## COLLECTED MATERIAL
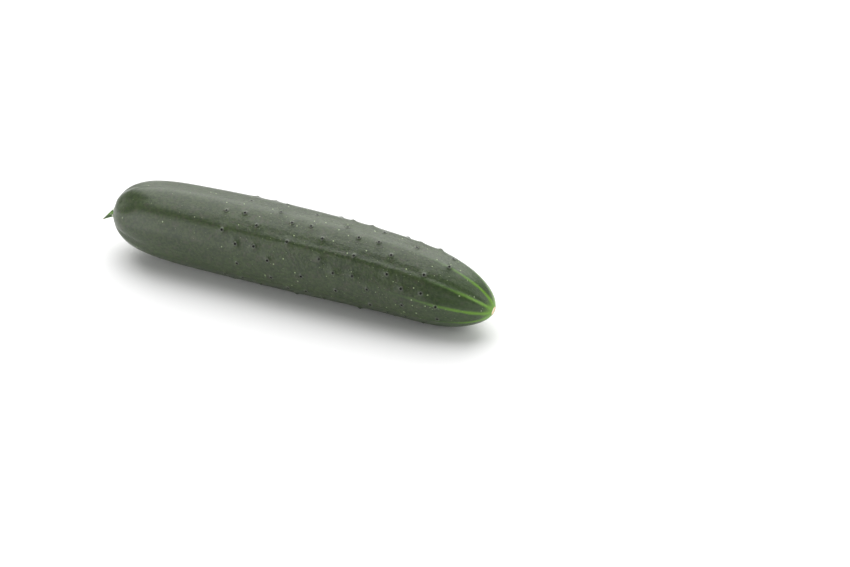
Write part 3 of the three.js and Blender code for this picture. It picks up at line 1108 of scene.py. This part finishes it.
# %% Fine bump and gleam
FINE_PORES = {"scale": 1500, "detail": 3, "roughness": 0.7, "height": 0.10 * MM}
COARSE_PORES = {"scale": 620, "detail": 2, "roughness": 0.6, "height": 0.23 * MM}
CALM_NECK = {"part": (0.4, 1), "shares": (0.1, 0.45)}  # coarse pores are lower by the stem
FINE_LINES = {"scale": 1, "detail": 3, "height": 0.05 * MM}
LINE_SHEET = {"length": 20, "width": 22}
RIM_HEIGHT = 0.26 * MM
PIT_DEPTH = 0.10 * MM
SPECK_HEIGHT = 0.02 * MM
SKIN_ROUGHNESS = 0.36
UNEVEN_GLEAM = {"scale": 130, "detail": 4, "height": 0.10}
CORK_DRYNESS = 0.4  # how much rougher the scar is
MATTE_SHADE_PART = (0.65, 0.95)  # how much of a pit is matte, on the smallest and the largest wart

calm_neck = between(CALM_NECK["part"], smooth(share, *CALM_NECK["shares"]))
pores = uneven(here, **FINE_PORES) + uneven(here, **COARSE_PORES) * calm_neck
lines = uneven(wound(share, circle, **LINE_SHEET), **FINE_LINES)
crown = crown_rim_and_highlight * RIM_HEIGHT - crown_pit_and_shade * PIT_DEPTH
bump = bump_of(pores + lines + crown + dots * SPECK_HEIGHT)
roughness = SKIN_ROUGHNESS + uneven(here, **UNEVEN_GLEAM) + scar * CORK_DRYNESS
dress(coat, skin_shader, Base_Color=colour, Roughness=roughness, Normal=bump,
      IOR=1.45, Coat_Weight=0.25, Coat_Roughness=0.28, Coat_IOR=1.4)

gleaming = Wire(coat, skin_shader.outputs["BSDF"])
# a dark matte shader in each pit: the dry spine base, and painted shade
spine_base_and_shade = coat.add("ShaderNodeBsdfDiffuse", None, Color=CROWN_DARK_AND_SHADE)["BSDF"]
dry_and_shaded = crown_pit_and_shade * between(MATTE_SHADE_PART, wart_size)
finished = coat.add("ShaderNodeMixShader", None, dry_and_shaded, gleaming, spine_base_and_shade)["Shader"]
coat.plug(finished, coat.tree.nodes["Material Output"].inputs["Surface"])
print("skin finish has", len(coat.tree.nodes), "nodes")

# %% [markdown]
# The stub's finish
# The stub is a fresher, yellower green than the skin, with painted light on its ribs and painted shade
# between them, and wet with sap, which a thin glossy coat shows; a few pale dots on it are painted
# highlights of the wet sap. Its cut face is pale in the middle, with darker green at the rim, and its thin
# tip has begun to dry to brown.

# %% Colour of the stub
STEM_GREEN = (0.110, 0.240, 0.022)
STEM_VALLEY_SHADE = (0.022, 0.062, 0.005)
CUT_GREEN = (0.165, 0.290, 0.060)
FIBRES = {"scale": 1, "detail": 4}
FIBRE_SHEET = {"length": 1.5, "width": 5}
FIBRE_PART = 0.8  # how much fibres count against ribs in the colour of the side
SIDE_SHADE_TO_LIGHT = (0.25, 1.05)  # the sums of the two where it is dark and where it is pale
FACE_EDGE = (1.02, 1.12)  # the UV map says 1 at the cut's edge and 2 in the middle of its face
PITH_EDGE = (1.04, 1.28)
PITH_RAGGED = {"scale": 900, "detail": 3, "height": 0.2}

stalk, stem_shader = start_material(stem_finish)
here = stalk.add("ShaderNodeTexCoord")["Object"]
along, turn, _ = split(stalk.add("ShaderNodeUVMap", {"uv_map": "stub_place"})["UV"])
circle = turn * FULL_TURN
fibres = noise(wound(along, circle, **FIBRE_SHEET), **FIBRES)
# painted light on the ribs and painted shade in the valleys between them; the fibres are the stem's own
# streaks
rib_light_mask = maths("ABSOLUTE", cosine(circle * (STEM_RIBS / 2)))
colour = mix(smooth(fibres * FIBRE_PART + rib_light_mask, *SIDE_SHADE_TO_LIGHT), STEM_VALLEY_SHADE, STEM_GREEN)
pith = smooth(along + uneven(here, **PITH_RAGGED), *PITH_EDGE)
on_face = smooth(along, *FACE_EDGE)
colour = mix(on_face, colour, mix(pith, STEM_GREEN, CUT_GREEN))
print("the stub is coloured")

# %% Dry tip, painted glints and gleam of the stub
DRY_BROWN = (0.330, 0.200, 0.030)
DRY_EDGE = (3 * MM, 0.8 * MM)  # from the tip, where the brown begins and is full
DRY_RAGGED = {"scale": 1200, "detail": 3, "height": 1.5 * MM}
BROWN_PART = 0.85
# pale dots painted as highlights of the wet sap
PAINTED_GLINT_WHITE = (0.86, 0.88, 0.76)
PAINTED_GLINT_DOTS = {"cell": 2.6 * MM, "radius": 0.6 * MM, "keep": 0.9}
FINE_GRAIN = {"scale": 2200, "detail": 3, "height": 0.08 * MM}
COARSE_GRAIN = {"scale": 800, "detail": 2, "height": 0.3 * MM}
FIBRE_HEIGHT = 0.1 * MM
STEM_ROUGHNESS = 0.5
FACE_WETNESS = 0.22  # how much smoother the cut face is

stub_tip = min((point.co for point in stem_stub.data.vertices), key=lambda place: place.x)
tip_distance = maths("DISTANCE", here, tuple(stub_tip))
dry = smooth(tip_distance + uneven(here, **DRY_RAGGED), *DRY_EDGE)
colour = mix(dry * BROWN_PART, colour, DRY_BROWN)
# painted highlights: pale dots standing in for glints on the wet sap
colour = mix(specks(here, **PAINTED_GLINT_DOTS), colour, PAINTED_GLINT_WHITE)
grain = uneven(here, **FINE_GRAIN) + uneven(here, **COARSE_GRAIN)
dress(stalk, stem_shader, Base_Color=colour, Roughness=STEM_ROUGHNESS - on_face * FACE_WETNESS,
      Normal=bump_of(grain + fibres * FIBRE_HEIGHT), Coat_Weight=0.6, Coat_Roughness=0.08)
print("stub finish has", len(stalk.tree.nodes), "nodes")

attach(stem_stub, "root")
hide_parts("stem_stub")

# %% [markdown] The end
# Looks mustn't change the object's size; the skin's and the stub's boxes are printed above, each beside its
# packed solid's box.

## DIRECTIVE
Each line above is to be repeated exactly.

## CORRECT OUTPUT
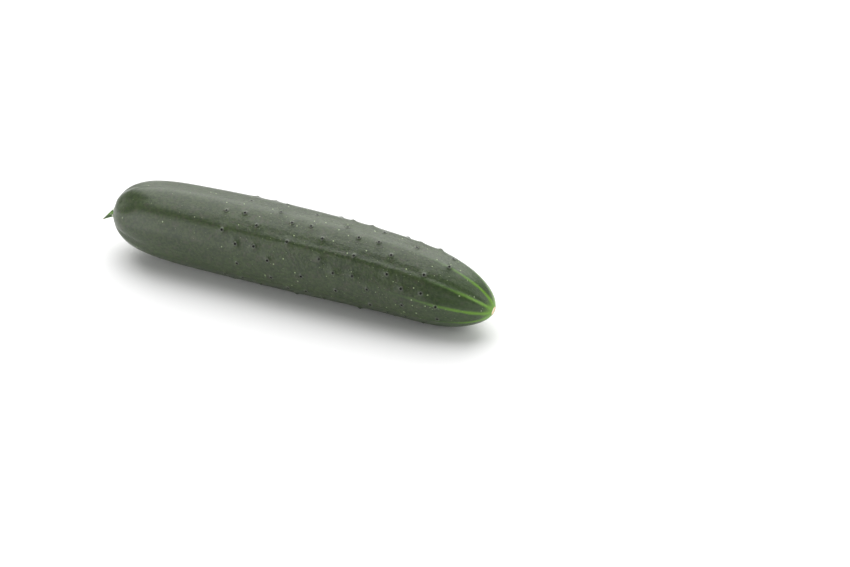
Write part 3 of the three.js and Blender code for this picture. It picks up at line 1108 of scene.py. This part finishes it.
# %% Fine bump and gleam
FINE_PORES = {"scale": 1500, "detail": 3, "roughness": 0.7, "height": 0.10 * MM}
COARSE_PORES = {"scale": 620, "detail": 2, "roughness": 0.6, "height": 0.23 * MM}
CALM_NECK = {"part": (0.4, 1), "shares": (0.1, 0.45)}  # coarse pores are lower by the stem
FINE_LINES = {"scale": 1, "detail": 3, "height": 0.05 * MM}
LINE_SHEET = {"length": 20, "width": 22}
RIM_HEIGHT = 0.26 * MM
PIT_DEPTH = 0.10 * MM
SPECK_HEIGHT = 0.02 * MM
SKIN_ROUGHNESS = 0.36
UNEVEN_GLEAM = {"scale": 130, "detail": 4, "height": 0.10}
CORK_DRYNESS = 0.4  # how much rougher the scar is
MATTE_SHADE_PART = (0.65, 0.95)  # how much of a pit is matte, on the smallest and the largest wart

calm_neck = between(CALM_NECK["part"], smooth(share, *CALM_NECK["shares"]))
pores = uneven(here, **FINE_PORES) + uneven(here, **COARSE_PORES) * calm_neck
lines = uneven(wound(share, circle, **LINE_SHEET), **FINE_LINES)
crown = crown_rim_and_highlight * RIM_HEIGHT - crown_pit_and_shade * PIT_DEPTH
bump = bump_of(pores + lines + crown + dots * SPECK_HEIGHT)
roughness = SKIN_ROUGHNESS + uneven(here, **UNEVEN_GLEAM) + scar * CORK_DRYNESS
dress(coat, skin_shader, Base_Color=colour, Roughness=roughness, Normal=bump,
      IOR=1.45, Coat_Weight=0.25, Coat_Roughness=0.28, Coat_IOR=1.4)

gleaming = Wire(coat, skin_shader.outputs["BSDF"])
# a dark matte shader in each pit: the dry spine base, and painted shade
spine_base_and_shade = coat.add("ShaderNodeBsdfDiffuse", None, Color=CROWN_DARK_AND_SHADE)["BSDF"]
dry_and_shaded = crown_pit_and_shade * between(MATTE_SHADE_PART, wart_size)
finished = coat.add("ShaderNodeMixShader", None, dry_and_shaded, gleaming, spine_base_and_shade)["Shader"]
coat.plug(finished, coat.tree.nodes["Material Output"].inputs["Surface"])
print("skin finish has", len(coat.tree.nodes), "nodes")

# %% [markdown]
# The stub's finish
# The stub is a fresher, yellower green than the skin, with painted light on its ribs and painted shade
# between them, and wet with sap, which a thin glossy coat shows; a few pale dots on it are painted
# highlights of the wet sap. Its cut face is pale in the middle, with darker green at the rim, and its thin
# tip has begun to dry to brown.

# %% Colour of the stub
STEM_GREEN = (0.110, 0.240, 0.022)
STEM_VALLEY_SHADE = (0.022, 0.062, 0.005)
CUT_GREEN = (0.165, 0.290, 0.060)
FIBRES = {"scale": 1, "detail": 4}
FIBRE_SHEET = {"length": 1.5, "width": 5}
FIBRE_PART = 0.8  # how much fibres count against ribs in the colour of the side
SIDE_SHADE_TO_LIGHT = (0.25, 1.05)  # the sums of the two where it is dark and where it is pale
FACE_EDGE = (1.02, 1.12)  # the UV map says 1 at the cut's edge and 2 in the middle of its face
PITH_EDGE = (1.04, 1.28)
PITH_RAGGED = {"scale": 900, "detail": 3, "height": 0.2}

stalk, stem_shader = start_material(stem_finish)
here = stalk.add("ShaderNodeTexCoord")["Object"]
along, turn, _ = split(stalk.add("ShaderNodeUVMap", {"uv_map": "stub_place"})["UV"])
circle = turn * FULL_TURN
fibres = noise(wound(along, circle, **FIBRE_SHEET), **FIBRES)
# painted light on the ribs and painted shade in the valleys between them; the fibres are the stem's own
# streaks
rib_light_mask = maths("ABSOLUTE", cosine(circle * (STEM_RIBS / 2)))
colour = mix(smooth(fibres * FIBRE_PART + rib_light_mask, *SIDE_SHADE_TO_LIGHT), STEM_VALLEY_SHADE, STEM_GREEN)
pith = smooth(along + uneven(here, **PITH_RAGGED), *PITH_EDGE)
on_face = smooth(along, *FACE_EDGE)
colour = mix(on_face, colour, mix(pith, STEM_GREEN, CUT_GREEN))
print("the stub is coloured")

# %% Dry tip, painted glints and gleam of the stub
DRY_BROWN = (0.330, 0.200, 0.030)
DRY_EDGE = (3 * MM, 0.8 * MM)  # from the tip, where the brown begins and is full
DRY_RAGGED = {"scale": 1200, "detail": 3, "height": 1.5 * MM}
BROWN_PART = 0.85
# pale dots painted as highlights of the wet sap
PAINTED_GLINT_WHITE = (0.86, 0.88, 0.76)
PAINTED_GLINT_DOTS = {"cell": 2.6 * MM, "radius": 0.6 * MM, "keep": 0.9}
FINE_GRAIN = {"scale": 2200, "detail": 3, "height": 0.08 * MM}
COARSE_GRAIN = {"scale": 800, "detail": 2, "height": 0.3 * MM}
FIBRE_HEIGHT = 0.1 * MM
STEM_ROUGHNESS = 0.5
FACE_WETNESS = 0.22  # how much smoother the cut face is

stub_tip = min((point.co for point in stem_stub.data.vertices), key=lambda place: place.x)
tip_distance = maths("DISTANCE", here, tuple(stub_tip))
dry = smooth(tip_distance + uneven(here, **DRY_RAGGED), *DRY_EDGE)
colour = mix(dry * BROWN_PART, colour, DRY_BROWN)
# painted highlights: pale dots standing in for glints on the wet sap
colour = mix(specks(here, **PAINTED_GLINT_DOTS), colour, PAINTED_GLINT_WHITE)
grain = uneven(here, **FINE_GRAIN) + uneven(here, **COARSE_GRAIN)
dress(stalk, stem_shader, Base_Color=colour, Roughness=STEM_ROUGHNESS - on_face * FACE_WETNESS,
      Normal=bump_of(grain + fibres * FIBRE_HEIGHT), Coat_Weight=0.6, Coat_Roughness=0.08)
print("stub finish has", len(stalk.tree.nodes), "nodes")

attach(stem_stub, "root")
hide_parts("stem_stub")

# %% [markdown] The end
# Looks mustn't change the object's size; the skin's and the stub's boxes are printed above, each beside its
# packed solid's box.